3. Former LSPC Executive Director Cathy Derbonne’s litigation against the LSPC in which she alleges that she was told by Gov. Edwards’ office to “shut the f— up” regarding her reporting of alleged wrongdoing on the part of LSPC members and Gov. Edwards himself. [Note: Derbonne’s case is on appeal to the First Circuit Court of Appeal after Judge Morvant of 19th JDC dismissed Derbonne’s case based upon a New Iberia Sheriff case in which that court ruled that an employee has no whistle-blower protection after reporting suspected wrongdoing when such reporting of wrongdoing is part of his or her regular job duties.]
4. Cosmetologist and former cosmetology school owner Nelda Dural, who, like Haygood, appealed the revocation of her school license and ended up owing $55,000 in combined fines and costs to the Cosmetology Board (plus her own attorney’s fees). That figure actually forced Dural into filing for bankruptcy protection.
5. Cosmetology litigation of former U. S. Congressman Joseph Cao filed in Federal Court as a class action lawsuit. [Note: Sound Off Louisiana’s Burns attended the final hearing in Federal Judge Brian Jackson’s courtroom wherein Cao emphasized that it is “impossible” to fight the Cosmetology Board and cited Dural’s $55,000 as a prime example. Judge Jackson responded, “How much did you say?” and Cao reiterated the $55,000 figure to Judge Jackson.]
6. Contractor Billy Broussard who, while he didn’t sue a state agency but rather sued a local drainage district, nevertheless got stuck with absolutely massive legal fees, only to be stuck having to represent himself when he no longer had money to pay attorneys and was subjected to a pop-shot from the judge (David Ritchie) about his former attorney, AG Jeff Landry. Of course, Ritchie seems to have been diagnosed with a case of repetitive foot-in-mouth disease which recently garnered him spotlight on the national scale. Broussard was also threatened with FBI prosecution if he did not back off his public records requests; furthermore, he was placed under a restraining order to block him from obtaining public records.

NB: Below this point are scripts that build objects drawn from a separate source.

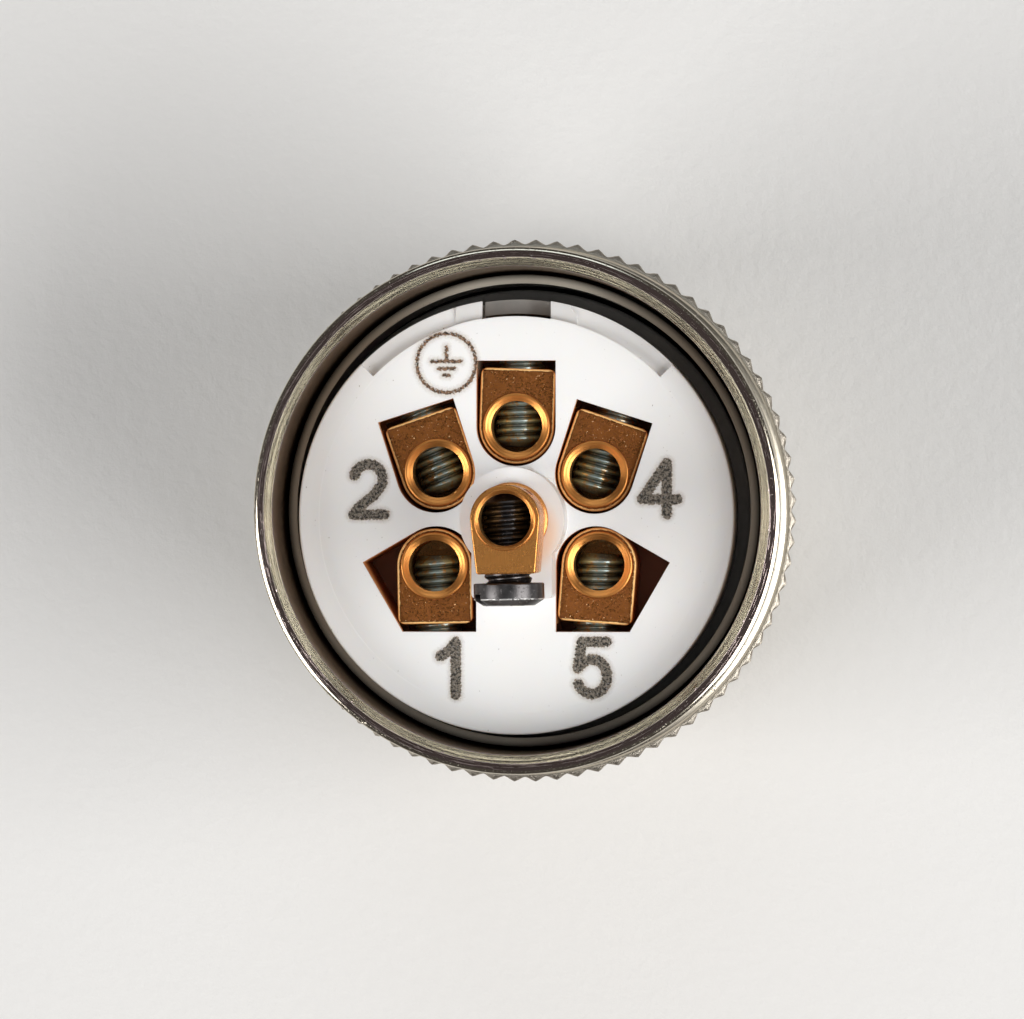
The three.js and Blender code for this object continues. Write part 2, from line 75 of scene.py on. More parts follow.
def length(name, description, millimetres):
    return FloatProperty(
        name=name, description=description, default=millimetres * MM, min=0.0,
        unit="LENGTH", subtype="DISTANCE", precision=5,
    )


def angle(name, description, degrees):
    return FloatProperty(
        name=name, description=description, default=math.radians(degrees), subtype="ANGLE",
    )


def colour(name, description, red, green, blue):
    return FloatVectorProperty(
        name=name, description=description, default=(red, green, blue), subtype="COLOR",
        min=0.0, max=1.0,
    )


def number(name, description, value):
    return FloatProperty(name=name, description=description, default=value, min=0.0)


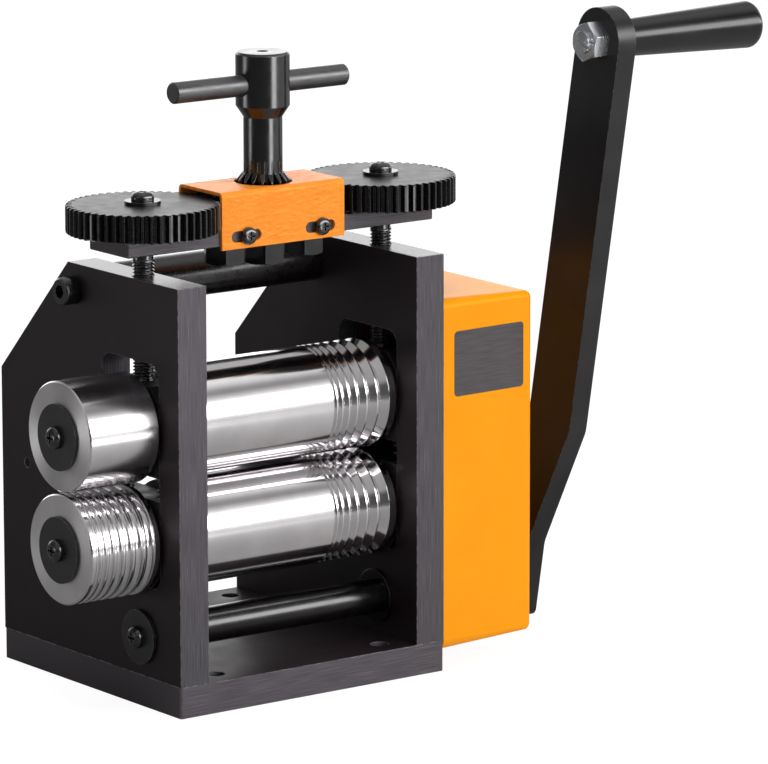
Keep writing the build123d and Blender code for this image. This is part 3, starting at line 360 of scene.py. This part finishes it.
def raised(tree, shader, height, depth, normal=None):
    """Lets a grain lift the surface by up to depth, in metres."""
    bump = tree.nodes.new("ShaderNodeBump")
    bump.inputs["Strength"].default_value = 1.0
    bump.inputs["Distance"].default_value = depth
    tree.links.new(height, bump.inputs["Height"])
    if normal is not None:
        tree.links.new(normal, bump.inputs["Normal"])
    tree.links.new(bump.outputs["Normal"], shader.inputs["Normal"])


def dress(finish, *names):
    """Gives pieces of the drawing their finish."""
    for name in names:
        for place in nodes_of_mill[name].material_slots:
            place.material = finish
    print(finish.name, "on", len(names), "pieces")


# %% [markdown]
# ## Blackened plates
# The side plates, the base and the bridge bar are sawn from rolled steel, blackened and lacquered. Their broad
# faces are near black with a faint warm tone. The narrow edges were milled, and the cutter left fine streaks
# that take the black less deeply. Their grey is partly that milled finish and partly a painted reflection of
# the front soft box. On the base and the bar, the ends that look along X get only half that grey, which is
# painted shade. One material can do both: it asks which way the surface faces, and runs the streaks along
# each edge.

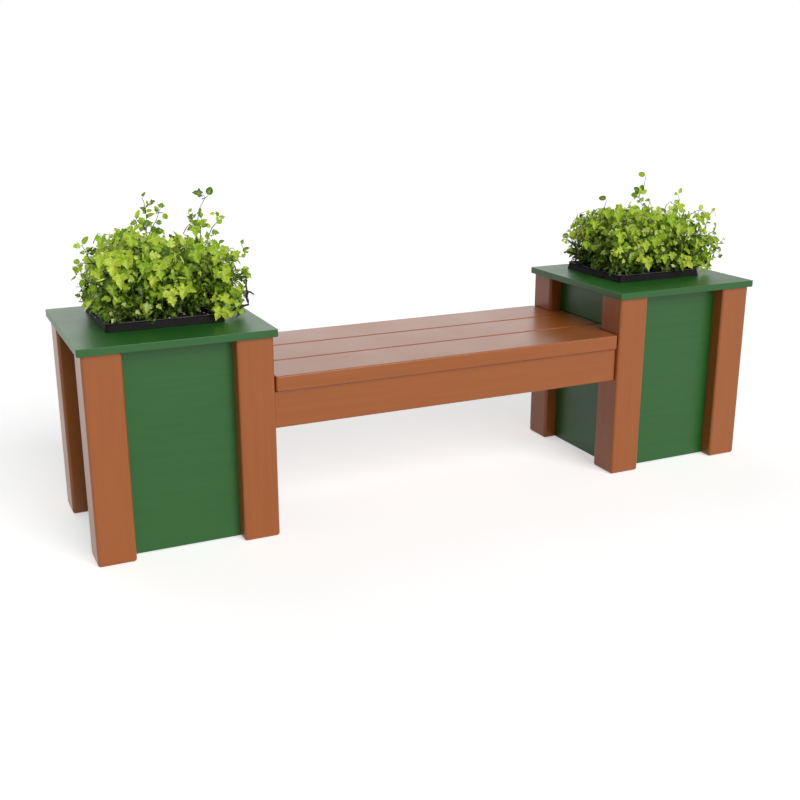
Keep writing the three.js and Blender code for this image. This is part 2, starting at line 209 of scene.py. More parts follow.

So, the point we made in the Sebastian feature that, if anyone plans to sue a state agency, that individual better plan to be in the litigation for the long haul and have plenty of financial backing was based on a solid foundation of cases we’ve monitored, no?
Now, we want to again express our appreciation for any comments we obtain on features, including those of “Bob” above. We hope that “Bob” finds this feature to be one in which more people will have interest. Who knows? “Bob” may even feel that we have improved our headline-writing ability such that our ability in that regard may no longer “suck.”